## Start

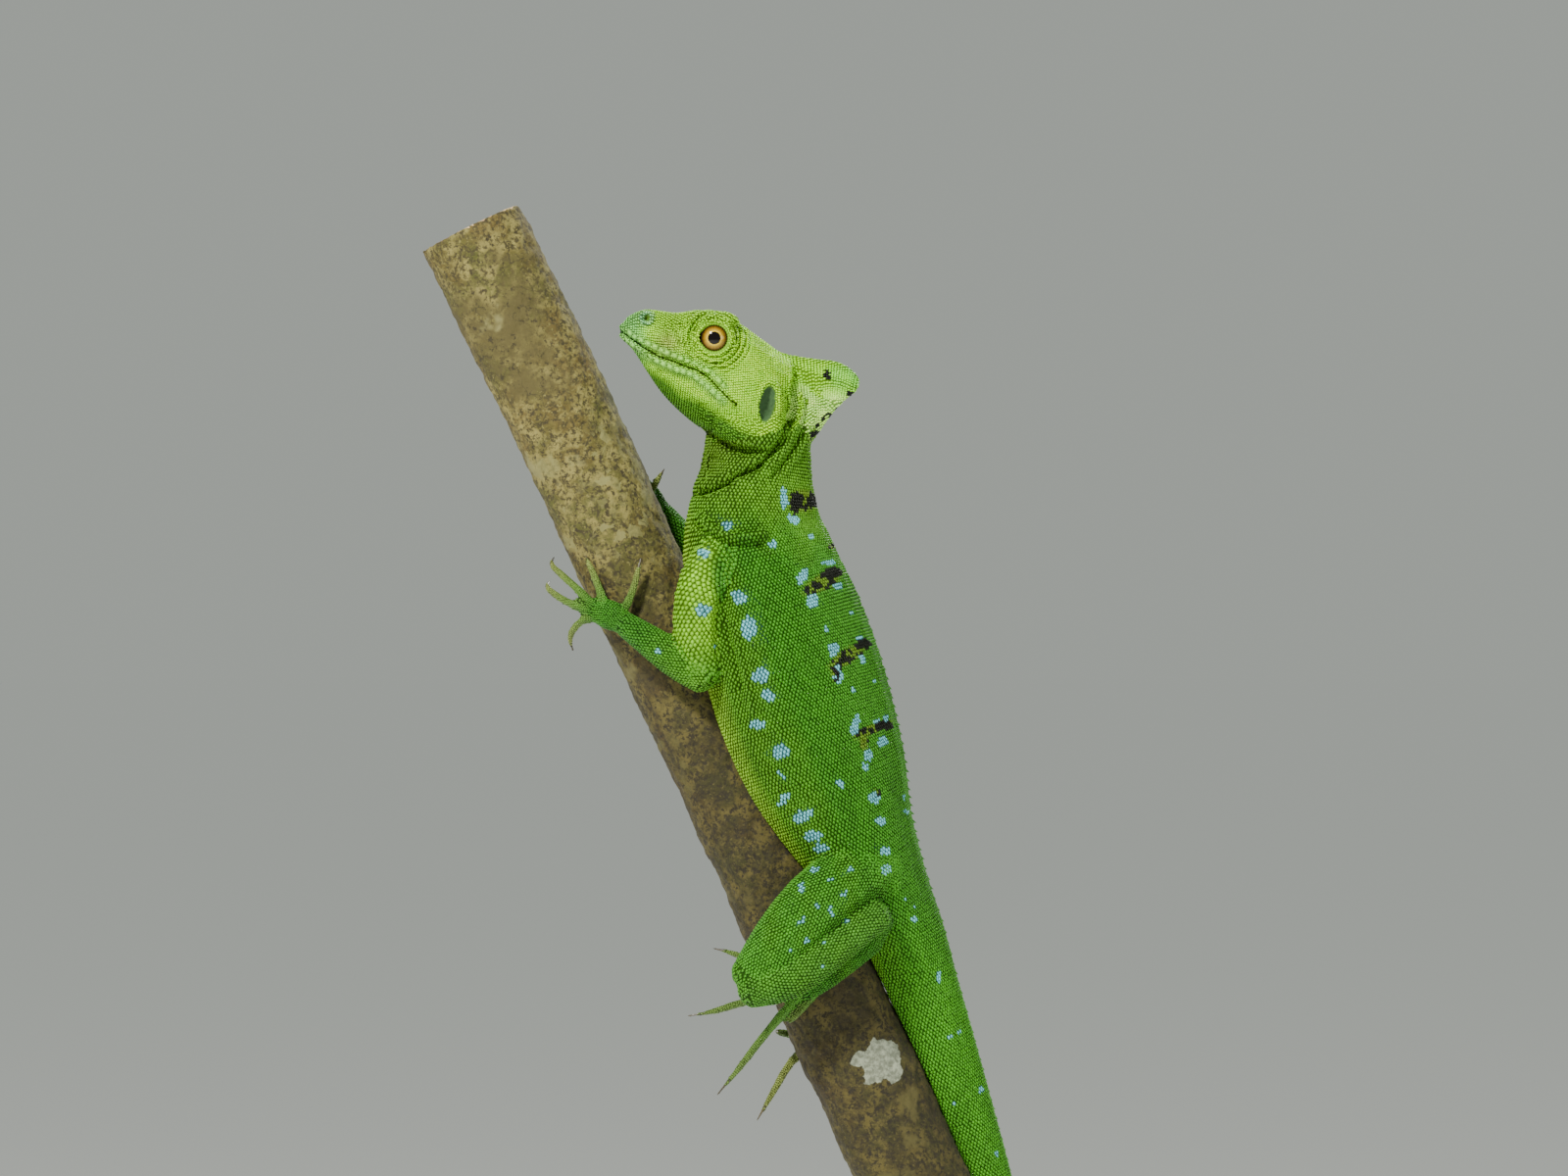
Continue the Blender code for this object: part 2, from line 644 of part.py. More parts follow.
def head_form(collection):
    rows = spline(HEAD, HEAD_RINGS)
    rings = []
    for top_x, top_z, low_x, low_z, wide in rows:
        top, low = placed(top_x, HEAD_Y, top_z), placed(low_x, HEAD_Y, low_z)
        centre = low.lerp(top, HEAD_CORE)
        up = (top - low).normalized()
        rings.append(section(
            centre, up, BACK, (top - centre).length, (low - centre).length, wide * MM, HEAD_SIDES,
            lambda a: 1 - 0.10 * max(0.0, math.cos(a)) ** 2 - 0.22 * max(0.0, -math.cos(a)) ** 2))
    return loft("head_form", rings, collection)


def ball(name, centre, radii, segments, rings, collection):
    def build(bm):
        bmesh.ops.create_uvsphere(bm, u_segments=segments, v_segments=rings, radius=1.0)
        for vert in bm.verts:
            vert.co = centre + Vector(vert.co[i] * radii[i] * MM for i in range(3))
    return mesh_object(name, build, collection)


def hoop(name, centre, radius, thick, collection, around=16, across=5):
    """A ring of flesh in an upright plane, such as an eyelid."""
    def build(bm):
        grid = []
        for i in range(around):
            a = 2 * math.pi * i / around
            out = Vector((math.cos(a), 0.0, math.sin(a) * LID_SQUASH))
            ring = []
            for k in range(across):
                b = 2 * math.pi * k / across
                ring.append(bm.verts.new(centre + out * ((radius + thick * math.cos(b)) * MM)
                                         + BACK * (thick * 1.2 * math.sin(b) * MM)))
            grid.append(ring)
        for i in range(around):
            low, high = grid[i], grid[(i + 1) % around]
            for k in range(across):
                j = (k + 1) % across
                bm.faces.new((low[k], low[j], high[j], high[k]))
    return mesh_object(name, build, collection)


def head_half_width(x):
    """The head's half width at a distance across the plane."""
    rows = [((row[0] + row[2]) / 2, row[4]) for row in HEAD]
    for (x0, w0), (x1, w1) in zip(rows, rows[1:]):
        if x <= x1:
            return w0 + (w1 - w0) * max(0.0, (x - x0) / (x1 - x0))
    return rows[-1][1]


def mouth_wedge(side, collection):
    """A thin strip along the mouth line that cuts a groove into one cheek."""
    rows = spline([(x, 0.0, z) for x, z in MOUTH], 2 * len(MOUTH))
    points = [placed(*row) for row in rows]
    rings = []
    for i, row in enumerate(rows):
        skin = HEAD_Y + side * max(0.4, head_half_width(row.x))
        outer = placed(row.x, skin + side * 2.5, row.z)
        inner = placed(row.x, skin - side * MOUTH_DEPTH, row.z)
        ahead = (points[min(i + 1, len(points) - 1)] - points[max(i - 1, 0)]).normalized()
        lift = ahead.cross(BACK).normalized() * (MOUTH_WIDTH * MM)
        rings.append([inner - lift * 0.6, outer - lift * 1.6, outer + lift * 1.6, inner + lift * 0.6])
    return loft("mouth", rings, collection)


def lip(side, over, points, collection):
    """A soft roll along the mouth line, above it (+) or below it (-)."""
    rows = [(x + 0.3, HEAD_Y + side * max(0.6, head_half_width(x) - 0.25), z + over, LIP_RADIUS, LIP_RADIUS)
            for x, z in points]
    return tube("lip", rows, LIP_SIDES, len(rows) + 2, collection, turns=DIGIT_TURNS)


def make_head(collection, cutters):
    """Head with brows, lids, lips, cheeks, nostrils and ear hollows; its eyes; its outline, a cutter."""
    pieces = [head_form(collection)]
    holes = []
    for side, name in ((-1, "left"), (1, "right")):
        y = HEAD_Y + side * EYE_OUT
        brow = placed(BROW[0], HEAD_Y + side * BROW_OUT, BROW[1])
        cheek = placed(CHEEK[0], HEAD_Y + side * CHEEK_OUT, CHEEK[1])
        snout = placed(SNOUT[0], HEAD_Y + side * SNOUT_OUT, SNOUT[1])
        pieces.append(ball("brow", brow, BROW_RADII, 12, 6, collection))
        pieces.append(ball("cheek", cheek, CHEEK_RADII, 12, 6, collection))
        pieces.append(ball("snout", snout, SNOUT_RADII, 10, 5, collection))
        lid = placed(EYE[0], y + side * LID_OUT, EYE[1])
        pieces.append(hoop("lid", lid, LID_RADIUS, LID_THICK, collection))
        pieces.append(lip(side, -1.0, MOUTH, collection))
        pieces.append(lip(side, 1.0, MOUTH[:-1], collection))
        ear_y = HEAD_Y + side * (head_half_width(EAR[0]) + 0.6)
        holes.append(mouth_wedge(side, cutters))
        nostril = placed(NOSTRIL[0], HEAD_Y + side * NOSTRIL_OUT, NOSTRIL[1])
        holes.append(ball("nostril", nostril, NOSTRIL_RADII, 8, 5, cutters))
        holes.append(ball("ear", placed(EAR[0], ear_y, EAR[1]), EAR_RADII, 12, 6, cutters))
        eye = ball("eye_" + name, placed(EYE[0], y, EYE[1]), (EYE_RADIUS,) * 3, *EYE_GRID, collection)
        holes.append(swollen(eye, cutters))
        dress(eye, "eye")
    head = joined("head", pieces, collection)
    outline = swollen(head, cutters)
    return dress(cut(head, [as_cutter(hole) for hole in holes]), "skin_head"), outline


def make_crest(collection):
    """The single lobe behind the head, thin at its rim."""
    rings = []
    for top_x, top_z, low_x, low_z, thick in spline(CREST, CREST_RINGS):
        top, low = placed(top_x, HEAD_Y, top_z), placed(low_x, HEAD_Y, low_z)
        half = (top - low).length / 2
        rings.append(section((top + low) / 2, (top - low).normalized(), BACK, half, half, thick * MM, CREST_SIDES,
                             lambda a: 1 - CREST_THIN * max(0.0, math.cos(a)) ** 3))
    return loft("crest", rings, collection)


def digit(name, points, radius, collection):
    """A finger or toe with swollen joints that ends in a hooked claw."""
    count = 2 * len(points) - 1
    rows = []
    for i, point in enumerate(spline(points, count)):
        share = i / (count - 1)
        if share < 1 - CLAW_SHARE:
            size = radius * (1.0 - 0.42 * share) * (1.0 + 0.08 * math.cos(share * 22))
        else:
            size = radius * 0.52 * (1 - (share - 1 + CLAW_SHARE) / CLAW_SHARE) + 0.16
        rows.append((*point, size, size))
    return tube(name, rows, DIGIT_SIDES, count, collection, turns=DIGIT_TURNS)


def make_paw(name, palm, digits, radius, collection):
    pieces = [tube(name, palm, *PALM_GRID, collection, turns=PALM_TURNS)]
    for points in digits:
        pieces.append(digit("digit", points, radius, collection))
    return joined(name, pieces, collection)


def make_limb(side, names, forms, digits, radius, fixed, collection, cutters):
    """Upper length, lower length and paw, each cut clear of what it meets."""
    upper = tube(f"{names[0]}_{side}", forms[0], LIMB_SIDES, LIMB_RINGS, collection)
    lower = tube(f"{names[1]}_{side}", forms[1], LIMB_SIDES, LIMB_RINGS, collection)
    paw = make_paw(f"{names[2]}_{side}", forms[2], digits, radius, collection)
    cut(lower, fixed)
    lower_cutter = swollen(lower, cutters)
    cut(upper, fixed + [lower_cutter])
    upper_cutter = swollen(upper, cutters)
    cut(paw, fixed + [lower_cutter, upper_cutter])
    return [dress(item, "skin_limb") for item in (upper, lower, paw)]


def make_stand(collection, cutters, branch):
    """A flat base with rounded corners, and one rod socketed in the branch's lower cut."""
    bpy.ops.mesh.primitive_cube_add(size=1.0)
    base = bpy.context.object
    base.name = "stand_base"
    base.data.transform(base.matrix_world)
    for vert in base.data.vertices:
        vert.co = Vector((vert.co.x * BASE_LENGTH, vert.co.y * BASE_WIDTH,
                          (vert.co.z + 0.5) * BASE_THICK)) * MM
    bm = bmesh.new()
    bm.from_mesh(base.data)
    upright = [e for e in bm.edges if abs(e.verts[0].co.z - e.verts[1].co.z) > 0.5 * BASE_THICK * MM]
    bmesh.ops.bevel(bm, geom=upright, offset=BASE_CORNER * MM, segments=6, profile=0.5, affect="EDGES")
    top = [e for e in bm.edges if all(v.co.z > (BASE_THICK - 0.1) * MM for v in e.verts)]
    bmesh.ops.bevel(bm, geom=top, offset=BASE_EDGE * MM, segments=2, profile=0.5, affect="EDGES")
    bm.to_mesh(base.data)
    bm.free()
    foot_x, foot_z = BRANCH_AXIS[0]
    rod_top = foot_z + ROD_SOCKET + LIFT
    height = rod_top - BASE_THICK - GAP
    bpy.ops.mesh.primitive_cylinder_add(vertices=24, radius=ROD_RADIUS * MM, depth=height * MM)
    rod = bpy.context.object
    rod.name = "stand_rod"
    rod.data.transform(rod.matrix_world)
    for vert in rod.data.vertices:
        vert.co += Vector((foot_x, 0.0, BASE_THICK + GAP + height / 2)) * MM
    rod.matrix_world.identity()
    for item in (base, rod):
        for old in list(item.users_collection):
            old.objects.unlink(item)
        collection.objects.link(item)
    socket = swollen(rod, cutters)
    cut(branch, [socket])
    dress(base, "stand_wood")
    dress(rod, "stand_metal")
    dress(branch, "bark")


def make_lengths(rows, whole_cutters, collection):
    """Neck, torso and four lengths of tail, with their keel, cut clear of what they meet."""
    marks = [0] + [row_at(rows, height) for height in TRUNK_CUTS] + [len(rows) - 1]
    lengths = []
    for name, first, last in zip(TRUNK_NAMES, marks, marks[1:]):
        body = trunk_length(name, rows, first, last, collection)
        teeth = keel_teeth(rows[first][1], rows[last][1], collection)
        lengths.append(cut(joined(name, [body] + teeth, collection), whole_cutters.get(name, [])))
    return lengths


def main():
    clear_scene()
    parts = new_collection("green_basilisk")
    cutters = new_collection("cutters")
    branch = make_branch(parts)
    branch_cutter = swollen(branch, cutters)
    head_cutter = make_head(parts, cutters)[1]

    rows = spline([(x, z, depth, wide, y) for x, z, depth, wide, y in TRUNK], TRUNK_RINGS)
    whole = loft("trunk", [trunk_ring(rows, i) for i in range(len(rows))], cutters)
    trunk_cutter = swollen(as_cutter(whole), cutters)
    touching = {
        "neck": [head_cutter, branch_cutter],
        "torso": [branch_cutter],
        "tail_base": [branch_cutter],
    }
    lengths = make_lengths(rows, touching, parts)
    crest = cut(make_crest(parts), [swollen(lengths[0], cutters), head_cutter])
    dress(crest, "skin_head")
    for item in lengths:
        dress(item, "skin")

    limbs = (
        ("left", ARM_NAMES, (UPPER_ARM_LEFT, FOREARM_LEFT, PALM_LEFT), FINGERS_LEFT, FINGER_RADIUS),
        ("right", ARM_NAMES, (UPPER_ARM_RIGHT, FOREARM_RIGHT, PALM_RIGHT), FINGERS_RIGHT, FINGER_RADIUS),
        ("left", LEG_NAMES, (THIGH_LEFT, SHANK_LEFT, FOOT_LEFT), TOES_LEFT, TOE_RADIUS),
        ("right", LEG_NAMES, (THIGH_RIGHT, SHANK_RIGHT, FOOT_RIGHT), TOES_RIGHT, TOE_RADIUS),
    )
    fixed = [trunk_cutter, branch_cutter]
    for side, names, forms, digits, radius in limbs:
        make_limb(side, names, forms, digits, radius, fixed, parts, cutters)
    make_stand(parts, cutters, branch)


main()
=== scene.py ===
import json
import math
import random

import bmesh
import bpy
import numpy as np
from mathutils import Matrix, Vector
from mathutils.bvhtree import BVHTree
from mathutils.kdtree import KDTree

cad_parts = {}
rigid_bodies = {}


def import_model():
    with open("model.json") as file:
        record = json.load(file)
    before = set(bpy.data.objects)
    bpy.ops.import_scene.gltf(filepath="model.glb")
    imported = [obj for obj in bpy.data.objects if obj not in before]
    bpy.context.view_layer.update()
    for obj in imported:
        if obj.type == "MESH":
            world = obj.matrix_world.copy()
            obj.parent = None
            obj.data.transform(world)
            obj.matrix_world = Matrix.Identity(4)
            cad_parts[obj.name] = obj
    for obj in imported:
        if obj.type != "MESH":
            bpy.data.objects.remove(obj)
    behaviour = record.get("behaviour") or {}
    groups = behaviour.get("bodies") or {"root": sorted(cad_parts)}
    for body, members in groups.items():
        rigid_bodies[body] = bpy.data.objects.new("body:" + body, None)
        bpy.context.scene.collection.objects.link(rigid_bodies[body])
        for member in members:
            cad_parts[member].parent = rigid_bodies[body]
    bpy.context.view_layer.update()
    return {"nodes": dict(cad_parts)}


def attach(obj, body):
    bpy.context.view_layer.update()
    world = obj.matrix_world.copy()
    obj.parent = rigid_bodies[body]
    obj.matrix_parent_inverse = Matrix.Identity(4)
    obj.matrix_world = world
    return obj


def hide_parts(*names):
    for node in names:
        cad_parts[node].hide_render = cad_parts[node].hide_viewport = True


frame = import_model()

# A life-size green basilisk that grips a cut length of branch, on a plain display stand.
# Stations are millimetres on the picture plane: x runs across, z is the height above a datum that
# lies "lift" over the floor, and y is in front of (-) or behind (+) the axis of the branch.
mm = 0.001
lift = 288.0
photoScale = {"mmPerPixel": 0.22, "centreX": 845.0, "datumY": 1200.0}    # the photograph's frame
backward = np.array((0.0, 1.0, 0.0))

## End

Repeat, character for character, the lines of the material above from the line with "fixed = [trunk_cutter, branch_cutter]" through the line with "imported = [obj".

    fixed = [trunk_cutter, branch_cutter]
    for side, names, forms, digits, radius in limbs:
        make_limb(side, names, forms, digits, radius, fixed, parts, cutters)
    make_stand(parts, cutters, branch)


main()
=== scene.py ===
import json
import math
import random

import bmesh
import bpy
import numpy as np
from mathutils import Matrix, Vector
from mathutils.bvhtree import BVHTree
from mathutils.kdtree import KDTree

cad_parts = {}
rigid_bodies = {}


def import_model():
    with open("model.json") as file:
        record = json.load(file)
    before = set(bpy.data.objects)
    bpy.ops.import_scene.gltf(filepath="model.glb")
    imported = [obj for obj in bpy.data.objects if obj not in before]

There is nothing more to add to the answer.